▶ [Given material]
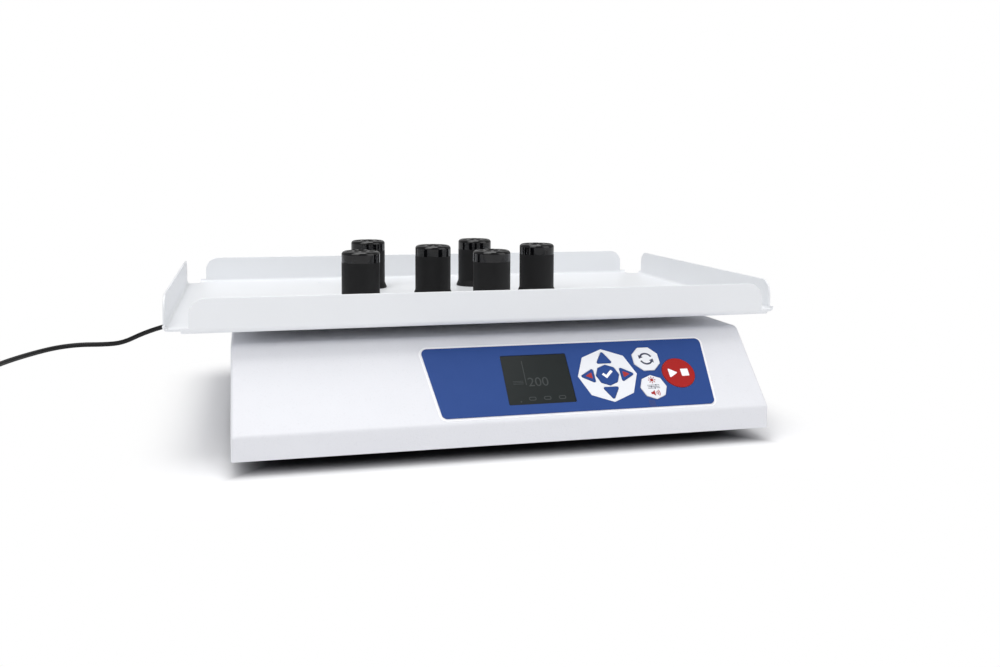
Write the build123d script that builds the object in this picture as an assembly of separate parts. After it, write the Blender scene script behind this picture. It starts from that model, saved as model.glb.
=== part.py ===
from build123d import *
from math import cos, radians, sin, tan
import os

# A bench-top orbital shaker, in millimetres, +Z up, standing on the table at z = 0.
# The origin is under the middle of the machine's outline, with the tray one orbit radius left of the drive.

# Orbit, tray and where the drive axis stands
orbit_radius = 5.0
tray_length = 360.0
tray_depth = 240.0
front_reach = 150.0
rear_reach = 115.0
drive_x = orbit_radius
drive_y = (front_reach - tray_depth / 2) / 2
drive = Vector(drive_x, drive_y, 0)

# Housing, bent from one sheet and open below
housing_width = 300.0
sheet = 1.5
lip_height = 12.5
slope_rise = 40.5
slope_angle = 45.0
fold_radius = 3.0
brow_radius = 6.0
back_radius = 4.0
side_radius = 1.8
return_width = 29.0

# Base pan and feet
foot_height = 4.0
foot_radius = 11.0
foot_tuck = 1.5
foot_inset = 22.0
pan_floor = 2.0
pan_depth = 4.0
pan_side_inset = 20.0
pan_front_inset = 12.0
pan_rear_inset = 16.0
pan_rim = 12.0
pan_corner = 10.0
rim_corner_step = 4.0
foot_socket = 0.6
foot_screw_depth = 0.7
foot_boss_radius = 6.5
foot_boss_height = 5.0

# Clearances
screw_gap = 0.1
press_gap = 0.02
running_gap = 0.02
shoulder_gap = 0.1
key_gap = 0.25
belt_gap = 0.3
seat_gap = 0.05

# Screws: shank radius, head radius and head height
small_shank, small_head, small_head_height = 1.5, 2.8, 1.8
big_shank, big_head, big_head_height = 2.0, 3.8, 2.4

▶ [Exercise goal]
Each line of the listing should be copied exactly.

▶ [Solution for this problem]
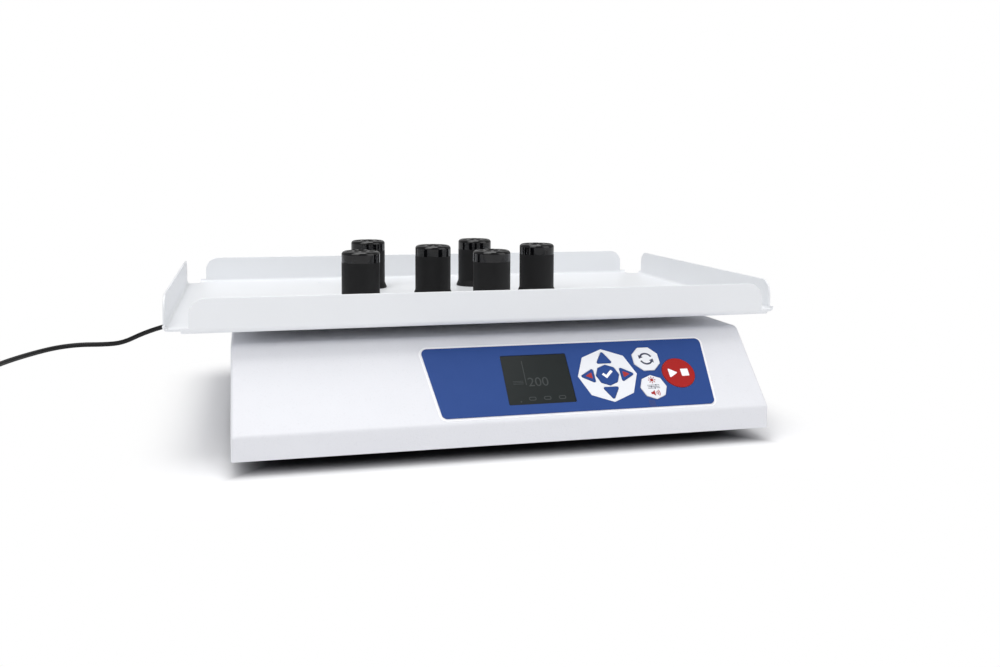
Write the build123d script that builds the object in this picture as an assembly of separate parts. After it, write the Blender scene script behind this picture. It starts from that model, saved as model.glb.
=== part.py ===
from build123d import *
from math import cos, radians, sin, tan
import os

# A bench-top orbital shaker, in millimetres, +Z up, standing on the table at z = 0.
# The origin is under the middle of the machine's outline, with the tray one orbit radius left of the drive.

# Orbit, tray and where the drive axis stands
orbit_radius = 5.0
tray_length = 360.0
tray_depth = 240.0
front_reach = 150.0
rear_reach = 115.0
drive_x = orbit_radius
drive_y = (front_reach - tray_depth / 2) / 2
drive = Vector(drive_x, drive_y, 0)

# Housing, bent from one sheet and open below
housing_width = 300.0
sheet = 1.5
lip_height = 12.5
slope_rise = 40.5
slope_angle = 45.0
fold_radius = 3.0
brow_radius = 6.0
back_radius = 4.0
side_radius = 1.8
return_width = 29.0

# Base pan and feet
foot_height = 4.0
foot_radius = 11.0
foot_tuck = 1.5
foot_inset = 22.0
pan_floor = 2.0
pan_depth = 4.0
pan_side_inset = 20.0
pan_front_inset = 12.0
pan_rear_inset = 16.0
pan_rim = 12.0
pan_corner = 10.0
rim_corner_step = 4.0
foot_socket = 0.6
foot_screw_depth = 0.7
foot_boss_radius = 6.5
foot_boss_height = 5.0

# Clearances
screw_gap = 0.1
press_gap = 0.02
running_gap = 0.02
shoulder_gap = 0.1
key_gap = 0.25
belt_gap = 0.3
seat_gap = 0.05

# Screws: shank radius, head radius and head height
small_shank, small_head, small_head_height = 1.5, 2.8, 1.8
big_shank, big_head, big_head_height = 2.0, 3.8, 2.4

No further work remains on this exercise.